Cześć!
Od grudnia posiadam Golfa 3 z silnikiem 1.8, 55kW z 96 roku. Od razu chciałam zaznaczyć, że to mój pierwszy samochód i sama nie znam się na tym, dopiero wszystkiego się uczę, więc proszę o wyrozumiałość
Samochodem na początku jeździł mój brat i nie miał żadnych problemów. W marcu wymieniłam akumulator bo stary padł i przez pewien czas wszystko było ok. Nieco później pojawiły się problemy z odpalaniem- trzeba było długo kręcić zanim silnik się odpalił, niezależnie od warunków na dworze. Zazwyczaj pomagało dodanie gazu.

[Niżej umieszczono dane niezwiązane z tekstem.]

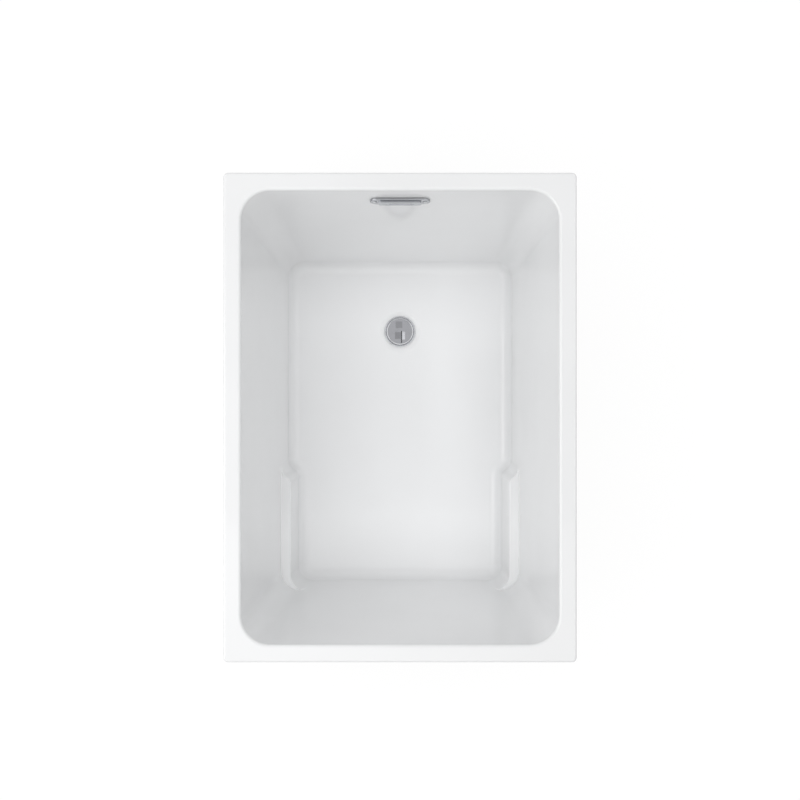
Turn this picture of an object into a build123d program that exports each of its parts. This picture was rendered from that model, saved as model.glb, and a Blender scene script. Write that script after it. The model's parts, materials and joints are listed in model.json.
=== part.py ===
from build123d import *
import math
import os

# Alcove bathtub, in millimetres. X runs across the tub, from the apron to the back wall. Y runs along it,
# towards the drain. Z is up from the building's floor, and the origin is under the middle of the tub.
os.makedirs("parts", exist_ok=True)

# Tub: overall size, and how far in the floor starts from the outer edges
tub_length = 900.0
tub_width = 650.0
tub_height = 600.0
end_wall_run = 100.0
side_wall_run = 80.0
floor_height = 100.0

# Tub: shell, rim and corners
shell_thickness = 5.0
rim_width = 32.0
rim_corner = 9.0
rim_edge_radius = 4.5
lip_radius = 6.0
skirt_drop = 35.0
opening_corner = 55.0
floor_corner = 38.0
floor_fillet = 27.0

# Seat supports moulded in the long walls
ledge_rise = 110.0
ledge_width = 20.0
ledge_length = 236.0
ledge_face_draft = 13.0
ledge_end_draft = 17.0
ledge_seat_corner = 33.0
ledge_nose_radius = 18.0
ledge_step_radius = 32.0
ledge_step_angle = 50.0

# Drain and its fittings
drain_inset = 150.0
drain_hole_clearance = 0.5
recess_radius = 44.0
recess_slope = 6.0
recess_depth = 2.0
flange_radius = 35.0
flange_height = 4.5
flange_lip = 3.0
flange_edge_radius = 2.0
flange_dish = 1.8
flange_seat_drop = 1.0
flange_seat_width = 2.0
flange_tube_radius = 23.5
flange_tube_wall = 3.5
gasket_thickness = 1.5
gasket_inset = 2.0
washer_thickness = 3.0
locknut_radius = 38.0
locknut_height = 10.0
locknut_flange = 3.0
locknut_lugs = 6
locknut_lug_size = (8.0, 10.0)
spider_drop = 12.0
spider_height = 5.0
spider_arm = 3.0
spider_root = 1.0
spider_hub_radius = 7.5
post_radius = 5.5
post_thread_radius = 4.0
post_bore = 2.58
post_tail = 17.0
post_head_height = 6.0
post_floor = 1.5
stem_end_gap = 2.0
stem_radius = 2.5
cap_gap = 1.5
cap_edge = 2.0
cap_crown = 1.8
cap_boss = 2.0
cap_chamfer = 0.6
seal_width = 4.5
seal_overlap = 3.5
seal_clearance = 0.25

# Waste body under the drain
socket_radius = 28.0
socket_depth = 24.0
socket_floor_height = 54.0
socket_step = 4.0
outlet_radius = 23.9
outlet_height = 10.0
outlet_length = 16.0
waste_neck_radius = 26.0
branch_height = 38.0
branch_length = 75.0
branch_root_length = 4.0
branch_root_depth = 3.0
branch_root_wall = 1.5

# Overflow
overflow_drop = 57.0
plate_length = 113.0
plate_width = 28.0
plate_thickness = 3.5
plate_edge_radius = 1.2
hood_length = 80.0
hood_width = 18.0
hood_depth = 3.8
hood_wall = 1.4
hood_corner = 4.0
hood_edge_radius = 1.0
window_length = 70.0
window_width = 12.0
slot_length = 74.0
slot_width = 14.0
slot_cut_start = 3.0
slot_cut_margin = 7.0
overflow_screw_spacing = 94.0
overflow_gasket_thickness = 1.0
overflow_gasket_length = 107.0
overflow_gasket_width = 24.0
overflow_body_length = 112.0
overflow_body_width = 30.0
overflow_body_depth = 20.0
overflow_body_wall = 2.5
overflow_body_edge = 3.0
overflow_screw_depth = 14.0
overflow_spigot_set_back = 11.75
overflow_spigot_length = 30.0
overflow_spigot_root = 6.0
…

W maju golf został oddany do mechanika żeby poprawił blacharkę, miał też ogarnąć różne drobne rzeczy i ogólnie przygotować go przed latem. O ile blachę zrobił ładnie, to reszty chyba nie ruszył.
Rano chcąc odpalić samochód pojawiają się takie problemy jak:
-po przekręceniu kluczyka słychać "tudu tudu" ale nie dochodzi do zapłonu
-po przekręceniu kluczyka samochód się odpala, ale jak puszczę kluczyk (przestanę kręcić) to od razu gaśnie
-nie dochodzi do zapłonu i nawet nie rusza się wskazówka obrotomierza
W tych przypadkach nie pomaga dodawanie gazu/ bardzo długie kręcenie.
Golf odpala tylko i wyłącznie jak na dworze jest ciepło (ok godziny 10 i później). Po deszczu w ogóle nie chce się odpalać, tak samo rano jak jest chłodniej. Np. z trudem odpalam go po 15min walki o 7 jak jadę do pracy, ale jak wracam o 16 to odpala od strzała.
Jak odpali to jeździ fajnie, nie pada na skrzyżowaniach, ale na początku (przed rozgrzaniem silnika) muszę trochę mocniej gazować żeby się rozbudził.
Silnik zawsze gaszę i odpalam na benzynie, lpg odpalam po chwili jak pochodzi 2-3min (mam odpalanie manualne, taka kostka przy przycisku klimatyzacji).
Co sprawdzałam:
-świece, wyczyszczone i włożone z powrotem- samochód odpalił, bo było ciepło
-filtr powietrza był niedawno wymieniony, czysty
-olej, płyn do chłodnicy na ok poziomie
-co było na wierzchu pod maską to lekko podociskałam, ale to też delikatnie i tylko to do czego był dostęp
Znalazłam podobne tematy, jednak nie rozwiązują one mojego problemu ;_;
co mogę samodzielnie sprawdzić, zanim oddam samochód do naprawy? A może koszt naprawy będzie zbyt duży i lepiej zezłomować golfa?